The survey found the overwhelming majority of small business owners (85%) were even willing to inconvenience their customers if it meant better protecting them as they used the company's products, services or websites.

But what if security didn't have to be complicated and cumbersome?

Security solutions need to be built for business, not IT. They need to integrate with existing systems and be simple for just about anyone to use.

That's the idea behind Azure partner Dekko Secure. We have developed a solution that offers businesses end-to-end security for email, real-time chat and document storage, allowing them to exchange messages and documents with complete privacy and security. As it integrates seamlessly with Microsoft Office, Dekko gives power back to its users while also providing them the maximum possible security.

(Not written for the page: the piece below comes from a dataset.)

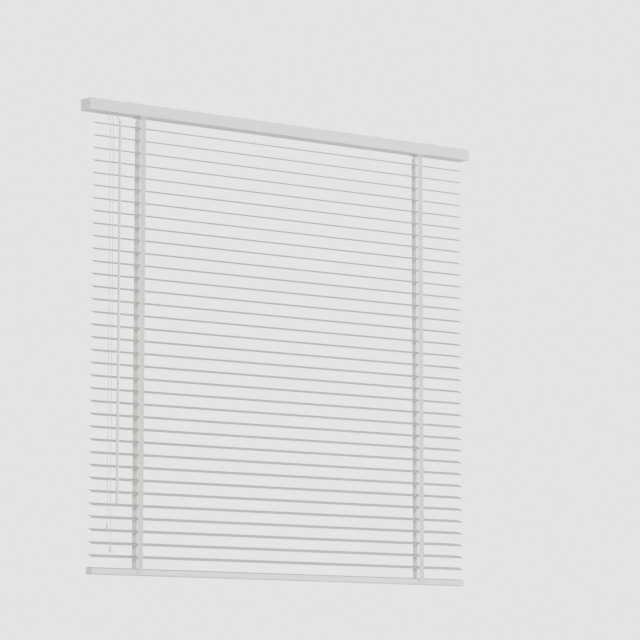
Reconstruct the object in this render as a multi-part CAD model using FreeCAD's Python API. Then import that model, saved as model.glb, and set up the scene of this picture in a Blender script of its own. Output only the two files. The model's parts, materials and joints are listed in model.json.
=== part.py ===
"""Venetian blind, fully lowered: a steel headrail with its tilt and lift gear, 36 crowned slats on two
tape ladders, a bottom rail, a tilt wand and two pull cords.

Frame: millimetres, +Z up, +X along the headrail, -Y towards the room. The origin is on the top face of
the middle mounting bracket, at the centre of its two screw holes. Each node is one STEP in parts/.
"""
import FreeCAD, Part
import math
import os

V = FreeCAD.Vector
X_AXIS, Y_AXIS, Z_AXIS = V(1, 0, 0), V(0, 1, 0), V(0, 0, 1)

# ---- headrail and brackets ----
HEAD_LENGTH = 1671.0
HEAD_HEIGHT = 40.0
HEAD_DEPTH = 58.0
HEAD_WALL = 1.0
LIP = 7.0                      # the channel's top edges are turned inwards by this much
CAP_WALL = 1.5                 # end cap face outside the channel
CAP_PLUG = 12.0                # how far the cap's plug goes into the channel
PLUG_WALL = 2.0
PLUG_GAP = 0.1
BRACKET_PLATE = 2.0
BRACKET_WEB = 1.5
BRACKET_MOUTH_GAP = 0.5
BRACKET_WALL_GAP = 1.0
BRACKET_LENGTH = 64.0
BRACKET_HOLE_RADIUS = 2.5
BRACKET_HOLE_SPACING = 40.0
BRACKET_X = (-650.0, 0.0, 650.0)
HEAD_TOP = -BRACKET_PLATE
HEAD_BOTTOM = HEAD_TOP - HEAD_HEIGHT
FLOOR = HEAD_BOTTOM + HEAD_WALL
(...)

With several layers of encryption based on private keys, Dekko offers end-to-end encryption of everything, no matter what network it's operating in or how determined the hacker.

Businesses of any size can benefit from complete security and privacy, whether they're discussing a new product in development, a marketing strategy or a big acquisition. With Dekko, there are no backdoors and the encryption and decryption process occurs only on the user's device, so no one can see user's data.

Plotting the Right Security Strategy

In today's security climate, it is no longer a matter of if an attack will occur, but when. In addition to utilizing Dekko's encryption-based solution, here are three key tips for SMBs looking to protect what is most important to their business:

1. Think beyond preventative measures

Relying solely on traditional preventative safeguards such as firewalls just won't cut it with today's cyber threats. Encrypting the data that's most important to your business is a more effective strategy for the long term, particularly as your business grows. Solutions that utilize strong encryption minimize the business risk in the event of a cyber attack and decrease the likelihood and severity of insider attacks and accidents by employees.

2. Don't settle for partial solutions

Accessing your work email is a very risky proposition when connecting to the Internet outside of your work environment. Solutions such as VPNs are a common remedy for businesses that need to connect while on the go, but they do not provide end-to-end security. How do you know the email you received wasn't sent by somebody else, or that the IT guys are reading or even modifying the message? Solutions need to offer end-to-end security to prevent gaps and vulnerabilities.

3. Don't let users go anonymous

There is a difference between privacy and anonymity. Solutions that promise security through anonymity expose your business to additional issues, such as identity fraud and make audits more difficult. Businesses need the assurance that messages are from a trusted source. Solutions that offer unique digital signatures and multi-factor authentication confirm the content has not been altered and that the person logging on is really who they say they are.